Entonces, ¿miro hacia arriba o miro hacia abajo? Porque, miren, ya hace unos días me cayó entre manos el libro de Xavier Theros. Se llama “Barcelona a cau d’orella” cuando tenía que llamarse “Barcelona en contrapicado”. Ahora se lo explico explicándoles una manía: las primeras veces que yo entraba en Barcelona por la Diagonal, venía desde Pamplona y estaba medio dormida, medio tumbada en el asiento de atrás del coche de mis padres. Me despertaba el primer aminorar de marcha en el primer o segundo o tercero, depende de cuál pilláramos en rojo, semáforo de la avenida. Mi manía era quedarme tumbada ahí, en aquella siempre mala postura, seguir callada, mirando por la ventana para ver, al principio, nada: el cartel del RACC, en todo caso, o el hotel aquel de delante del tanatorio y del Nou Camp. Pero unos metros más allá, entonces sí, veía casas. Las casas tienen ventanas. Algunas ventanas tienen cortinas y otras no. Pues en las que no, en las que además las luces estaban encendidas, había, que yo lo veía, gente o lámparas de araña o estanterías llenas de libros o las tres cosas a la vez. Y a mí me alucinaba que esa gente – las arañas y los libros menos – llevara tiempo viviendo aquí, en esta ciudad en la que yo empezaba a vivir. Y pensaba que al día siguiente sonarían todos sus despertadores, los despertadores de la Diagonal, y todos sabrían por dónde empezar el día: se tomarían el café, saldrían de sus casas, llegarían al trabajo y saludarían a sus conocidos. Yo no; yo todavía no sabía por dónde vivir y siempre, antes de salir de casa, tenía que pensar a dónde ir. Mis padres tenían en el mueble del recibidor el callejero, aquel librito que luego vi que era más cosa de taxis que de personas. Y fue el callejero el culpable de que yo entendiera Barcelona como una ciudad para ir mirando siempre hacia arriba, del coche a las ventanas de los principales y de las aceras a las placas de los nombres de las calles, que a veces eran los buenos y a veces no. Yo estaba bastante perdida entonces, como habrán podido adivinar.

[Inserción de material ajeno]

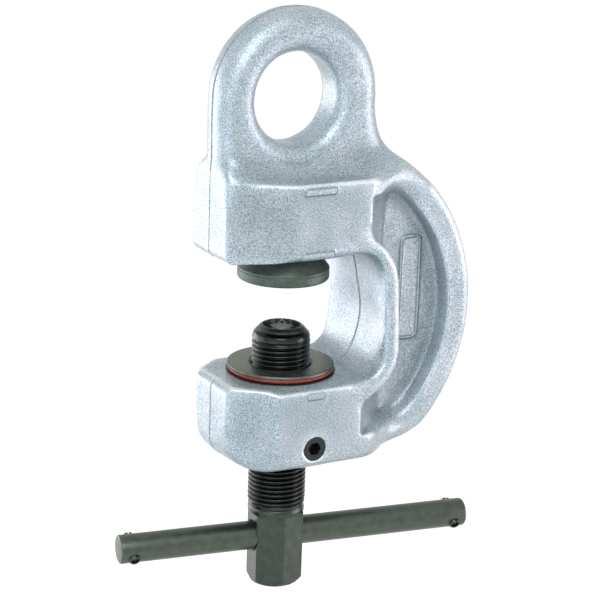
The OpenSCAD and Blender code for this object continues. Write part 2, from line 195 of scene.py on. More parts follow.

Años después, cuando pensaba que ya me había encontrado, cuando ya me había aprendido los nombres de las calles, cuando ya no tenía que pensar a dónde ir y casi se me había rectificado aquella inclinación de cabeza de pajarillo hambriento y gritón, llega Theros con su cantinela. “En esta calle, nadie se fija, pero hay esta casa” y “en esta otra, aún se ve el escudo aquel” y “¿ven aquellas chimeneas?, es porque había un fábrica”. Y está bien que haya venido Theros cantando todo eso porque, mira, una tiene su ego, y es como si me dijera: “no, no, si ya lo hacías bien como lo hacías nada más llegar aquí”. Pero claro, ahora acaba de ser Navidad, y el otro día, paseando por la Barceloneta, arriba, en la esquina de una casa, vi un mascarón de proa imponente, marcando el camino, señalando a no sé qué inmensidad. Y mientras lo estaba mirando con la descrita inclinación cervical que hace que, veas lo que veas, tengas la boca abierta en constante ¡oh!, vi que al mascarón alguien le había colgado al lado un Papá Noel escalador.
Joder, me quedé fatal.
Subí Joan de Borbó, crucé el paseo Colón, recorrí el paseo del Borne y me metí en el museo del Born. Allí todos los carteles, la gente de información, los seguratas y las piedras apuntaban, señalaban, me decían “Mira hacia abajo”. Tuve tiempo de echarle un par de miradas a la estructura de hierro de arriba, mi manía, ya saben; pero acabé inclinándome sobre la barandilla, dirigiendo la mirada hacia el suelo. Pensé “hostia, pero si todo viene de aquí”. Y se me ocurrió que igual había que hacer como los pájaros, que todos empiezan mirando hacia arriba, pero todos acaban mirando hacia abajo, escarbando en la tierra también.
Entonces, ¿miro hacia arriba o miro hacia abajo? En esas estoy, de eso va a ir El carrito de fierro, que es como se llama esta serie porque de alguna manera se tiene llamar y porque carrito de fierro es lo que llevan ahora dos tipos de grandes paseadores de la ciudad: los que miran hacia abajo buscando chatarra y los que miran hacia arriba contando los pisos que van a tener que subir con la bombona a cuestas. La de butano, sí; todo cuadra por aquí.
Hasta pronto. Hasta aquí la presentación.